January 28, 2014

2 Years...

This is just a mess of thoughts all strung together but it's what is on my mind & I needed to put it somewhere...

Two years ago today, I realized we were losing our 2nd child.  Today I am missing/wondering about/longing to have known the sweet, tiny baby that we lost.  I know God's plan is greater than our own as hard as it is to understand/accept at times.  I also know we wouldn't have Abigail had we not lost that baby, but is it so wrong to wish we could have both here with us on this earth?  I hardly talked about the miscarriage with anyone, even family.  Some of it was just because it hurt too much and I don't like to cry in front of others.  I wanted to appear strong, but it was physically, mentally & emotionally hard.  Some of it was out of guilt that someone would think I was crazy for being so upset. We were only 6 weeks along, had not even told family yet and had only known for less than a week ourselves.  I was worried people wouldn't consider it as much of a life as I did & would think that I should just "get over it" and "move on."  But it was a life.  It was a tiny tiny baby.  It was a loved & wanted.  I thought people might think that since we had not known the baby for very long that it wouldn't be the same as losing a child.  It is still the loss of a child.  While it may not have the same length of time for the healing process that someone who lost a baby at a much later time would have, I would consider the initial pain of the loss to be the same.  Realizing this baby you already love will no longer be growing inside you, you'll never get to hold it, you'll never get to let it know just how much you love it...so many nevers.  It was actually a surprise baby, which I had wanted and prayed that our 2nd baby would maybe come that way because we tried for 11 months before getting pregnant with Logan and that was so hard for me.  I wanted desperately to not go through the waiting/hoping/disappointment/repeat game again.  I thought God had answered my prayer...and really He had...but I was so confused why He would do that, only to take it away.  I was heartbroken.

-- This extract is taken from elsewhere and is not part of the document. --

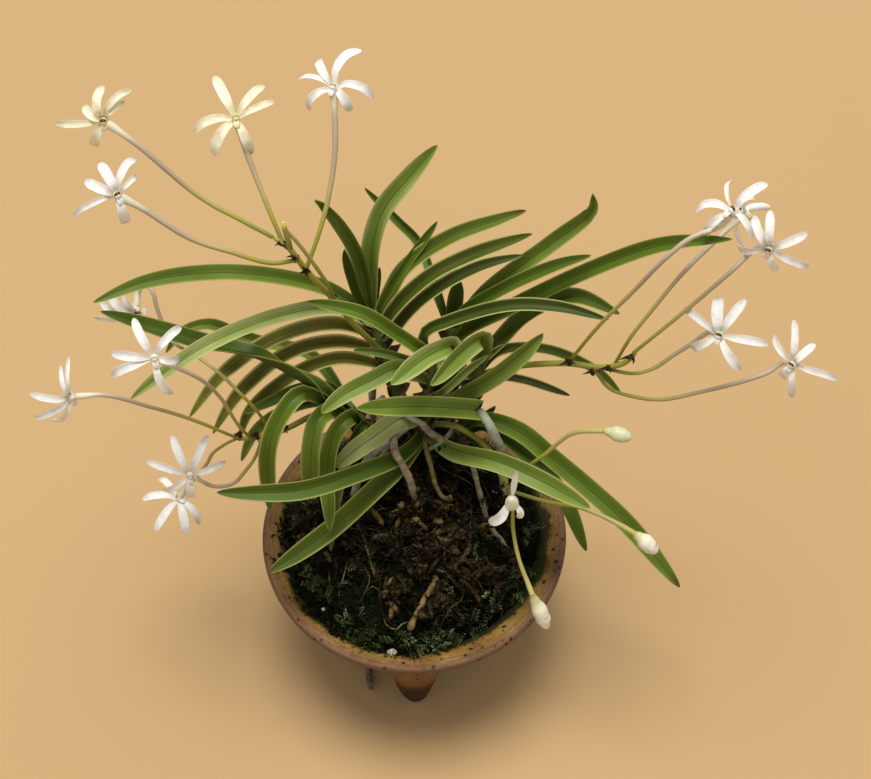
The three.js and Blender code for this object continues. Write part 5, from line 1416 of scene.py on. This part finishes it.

He was due on Brandon's birthday.  I thought that was pretty cool.  I say "he" because I'm convinced it was a boy.  My Dad has this silly little thing for calculating what the sex of the baby will be & he has been right for both of my kids & both of my nieces (and lots of others too!).  I think Logan would have liked having a little brother.  I wonder what it would have been like with 2 boys.  Abigail is such an active little girl, I feel like it can't be much crazier with 2 boys than it is with her & Logan.  Maybe my boy would have been the calm child...or maybe we're just destined to not have any calm children.  It may not be in our genetics.  Ha!  I wonder what he would have looked like.  Would he have had lots of hair like Logan?  Would he have my blue eyes?  Would he have dark hair like both Logan & Abigail, or lighter like mine was when I was a child.  Or maybe even red like his Great Grandpa and his Gigi. The one thing I do know is I would have loved him no matter what. 


The more I think about the loss of our baby the more my heart aches that not everyone views it as a life worth giving them a chance to grow/live.  I just don't understand how people can truly feel like it's ok to purposely end a life just because it is so tiny & inside it's mother rather than in "the real world."  I so badly want that little life back that I lost, yet some want so badly to get rid of the life inside them that they will deny that it truly is a life.  I just don't understand.  Why do I have to lose the life I so badly want to keep, yet they get a life that they can choose to end?


Last year, around this time, my mom's sweet bible study ladies prayed over us and gave me this sweet gift.  It's a little stained glass angel & candle.  When I see it, I think about our sweet baby and I like to think that he is in the arms of an angel.  It brings me comfort.  I don't really know what Heaven will be like, but I sure hope we'll be able to meet this precious, beautiful child of ours.

I don't really know where I'm going with this.  Just a lot of thoughts & emotions and I just wanted somewhere to throw it all.  It's kind of healing in a way I guess.  I have no idea if it even all flows or sounds coherent.  But, I do know, I'm thankful for this little life, and for the short time that I was able to love him.